Sous le colonialisme, il y avait plus de liberté de mouvement des Maghrébins entre leurs pays et il y avait plus d'échanges économiques et sociaux qu'au moment de l'indépendance. 

En Europe, l'Espagne et la France, qui étaient autrefois des puissances colonisatrices, sont aujourd'hui, paradoxalement et sans aucun doute, plus intéressées que jamais à voir un Maghreb uni, stable et prospère.

Avec cette nouvelle Constitution, Abdelmadjid Tebboune a une opportunité historique devant lui. semblable à la brillante expérience espagnole qui a eu lieu sous le gouvernement d'Adolfo Suarez. L'Espagne a réussi à passer d'un régime militaire dictatorial à un régime civil fondé sur une véritable démocratie parlementaire. Le président Suárez est issu d'un régime franquiste, a été membre du Mouvement national et a occupé des postes à haute responsabilité. Son passé phalangiste et responsable dans un régime fasciste ne l'a pas empêché d'introduire des changements profonds et radicaux dont l'Espagne avait grandement besoin. Ce n'était pas une affaire facile, mais une tâche ardue. Mais il a réussi à créer un climat et une dynamique dans lesquels les dirigeants des partis politiques et les forces vives du pays se sont engagés, de sorte que grâce à cela, l'Espagne est aujourd'hui démocratique. 

Les mêmes circonstances s'appliquent à l'Algérie. Le président Abdelmadjid Tebboune, qui était membre du FLN et ministre dans le gouvernement de Bouteflika, a été élu à la tête de la République lors d'une élection très controversée.

Malgré la légitimité douteuse de l'élection, Abdelmadjid Tebboune, avec son parcours, peut, comme l'a été Suarez en Espagne, être l'homme du changement en Algérie et dans son contexte maghrébin. 
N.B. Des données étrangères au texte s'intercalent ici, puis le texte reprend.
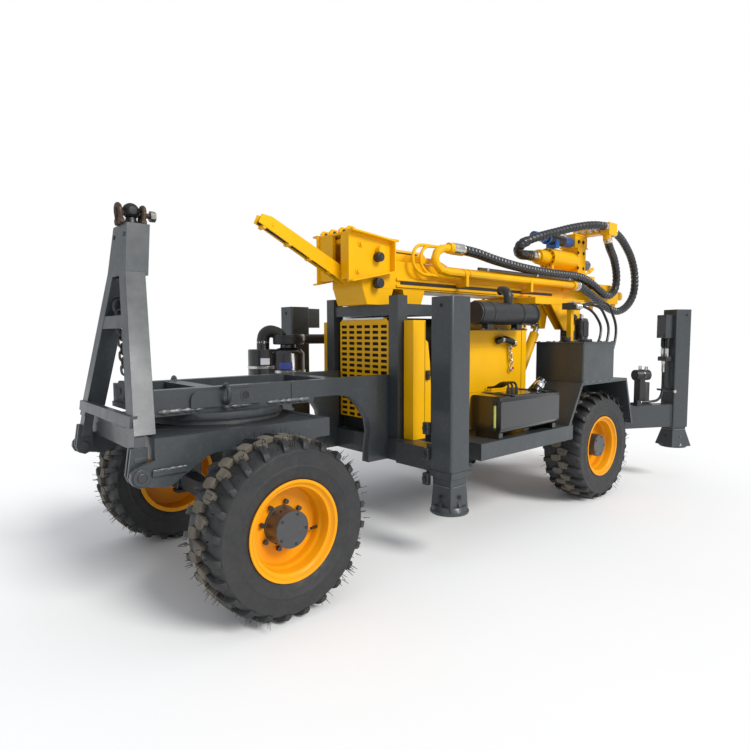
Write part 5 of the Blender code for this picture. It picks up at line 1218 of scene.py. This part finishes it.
class RIG_OT_mast(bpy.types.Operator):
    """Folded mast with its head, jib, saddles, cradle and pivot posts"""
    bl_idname = "rig.mast"
    bl_label = "Mast"

    def execute(self, context):
        beam = dressed("mast_beam", "yellow", 0.004, "satin", "bolt", "dark", "weld")
        for side, _ in SIDES:
            for x, out, z, bevel, finish in (
                    ((-3.10, -1.20), 0.012, (1.614, 1.632), 0.002, "yellow"),
                    ((-3.10, -1.20), 0.010, (1.572, 1.590), 0.002, "yellow"),
                    ((-3.05, -1.24), 0.006, (1.592, 1.612), 0.001, "satin")):
                beam.add(side_slab(side, x, (MAST_Y, MAST_Y + out), z, bevel), finish)
            wing = [(-1.420, 1.7405), (-1.420, 1.782), (-1.570, 1.778), (-1.630, 1.762), (-1.690, 1.7405)]
            beam.add(side_plate(side, wing, MAST_Y + 0.002, MAST_Y + 0.012, 0.002))
            heel = [(-4.285, 1.5590), (-4.200, 1.5590), (-4.230, 1.500), (-4.285, 1.500)]
            beam.add(side_plate(side, heel, 0.112, 0.126, 0.002))
        beam.add(rod(*run("x", -1.152, -1.520, TOP_TUBE), 0.060, 32, bevel=0.003))
        beam.add(rod(*run("x", -1.150, -1.178, TOP_TUBE), 0.074, 36, bevel=0.003))
        for y in (TOP_TUBE[0] + 0.052, TOP_TUBE[0] - 0.052):
            beam.add(slab((-1.440, y - 0.008, 1.8015), (-1.240, y + 0.008, 1.8065), 0.001), "satin")
        beam.add(slab((-4.286, -0.128, 1.560), (-4.2795, 0.128, 1.738), 0.001))
        for y in (-0.10, 0.10):
            for z in (1.60, 1.70):
                beam.add(screw((-4.2862, y, z), (-1, 0, 0), 0.011, 0.008), "bolt")
        beam.done("mast_beam")
        head = dressed("mast_head", "yellow", 0.003, "satin", "bolt", "dark")
        for side, _ in SIDES:
            y = side * HEAD_Y
            high, low = (-1.021, 1.745), (-1.021, 1.586)
            head.add(rod(*run("y", y, y + side * 0.046, high), 0.030, 24, 0.028, 0.004), "satin")
            head.add(rod(*run("y", y, y + side * 0.050, high), 0.012, 14), "bolt")
            head.add(rod(*run("y", y, y + side * 0.040, low), 0.034, 24, 0.032, 0.004), "satin")
            for x, z in ((-0.892, 1.816), (-0.869, 1.650)):
                head.add(rod(*run("y", y, y + side * 0.004, (x, z)), 0.021, 22, bevel=0.001))
                head.add(screw((x, y + side * 0.004, z), (0, side, 0), 0.012, 0.010, False))
        for low, high in ((-0.164, -0.010), (0.070, 0.164)):
            head.add(slab((-0.836, low, 1.604), (-0.812, high, 1.884), 0.002))
        ear = [(-0.900, 1.880), (-0.816, 1.880), (-0.812, 1.905), (-0.832, 1.924), (-0.868, 1.922),
               (-0.900, 1.898)]
        for y in (-0.140, -0.050, 0.046, 0.118):
            head.add(plate(ear, "y", y, y + 0.012, 0.001))
            head.add(rod(*run("y", y + 0.012, y + 0.018, (-0.848, 1.902)), 0.010, 16), "bolt")
        head.add(slab((-1.090, -0.140, 1.862), (-0.900, 0.140, 1.872), 0.002))
        for side, _ in SIDES:
            head.add(side_slab(side, (-1.262, -1.130), (0.070, 0.118), (1.872, 1.886), 0.003))
        head.done("mast_head")
        jib = dressed("hoist_jib", "yellow", 0.0015, "dark", "bolt")
        swing = Matrix.Translation((-0.860, 0.030, 1.620)) @ Matrix.Rotation(math.radians(-25.5), 4, "Y")
        # Painted shade: black blocks fill the gap between the jib's two blades, so the gap reads as shade.
        for x0, x1 in ((0.020, 0.098), (0.124, 0.258), (0.284, 0.418), (0.444, 0.598), (0.624, 0.640)):
            jib.add(slab((x0, -0.0190, -0.018), (x1, 0.0190, 0.030)), "dark", swing)
        for x in (0.050, 0.570):
            jib.add(screw((x, 0.0303, 0.012), (0, 1, 0), 0.008, 0.004), "yellow", swing)
        for x in (0.111, 0.271, 0.431, 0.611):
            jib.add(slab((x - 0.010, -0.0305, -0.034), (x + 0.010, 0.0305, -0.022), 0.002), "yellow", swing)
        jib.done("hoist_jib")
        cradle = dressed("mast_cradle", "yellow", 0.004, "bolt", "satin", "zinc")
        cheek = [(-3.250, 1.5060), (-2.790, 1.5060), (-3.000, 1.292), (-3.190, 1.292), (-3.250, 1.350)]
        for side, _ in SIDES:
            cradle.add(side_plate(side, cheek, 0.2975, 0.3095, 0.002))
            boss = run("y", side * 0.3090, side * 0.3200, CRADLE_PIN)
            cradle.add(rod(*boss, 0.046, 30, 0.043, 0.003), "satin")
            cradle.add(screw((-3.150, side * 0.3195, 1.390), (0, side, 0), 0.017, 0.012, False), "satin")
            for x in (-2.62, -2.74, -3.28):
                cradle.add(screw((x, side * 0.285, 1.5045), (0, 0, -1), 0.011, 0.008), "bolt")
            for x in (-2.60, -2.86, -3.10):
                cradle.add(screw((x, side * 0.230, 1.5605), (0, 0, 1), 0.012, 0.009), "bolt")
        cradle.done("mast_cradle")
        for side, label in SIDES:
            post = dressed("mast_post_" + label, "grey", 0.004, "bolt", "satin")
            for x in (-3.225, -3.075):
                post.add(screw((x, side * 0.325, 0.6475), (0, 0, 1), 0.014, 0.011), "bolt")
            post.add(bead(*run("x", -3.238, -3.062, (side * 0.2960, 0.6500)), 0.005, seed=5))
            post.done("mast_post_" + label)
        return {"FINISHED"}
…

Il peut introduire de profonds changements en faveur d'une transition vers un régime véritablement civil et démocratique. En même temps, il peut parrainer une véritable réconciliation au niveau de l'Afrique du Nord afin de construire un Maghreb uni comme l'avaient souhaité les fondateurs du nationalisme maghrébin dans le Manifeste du 1er novembre et la Déclaration de Tanger de 1958.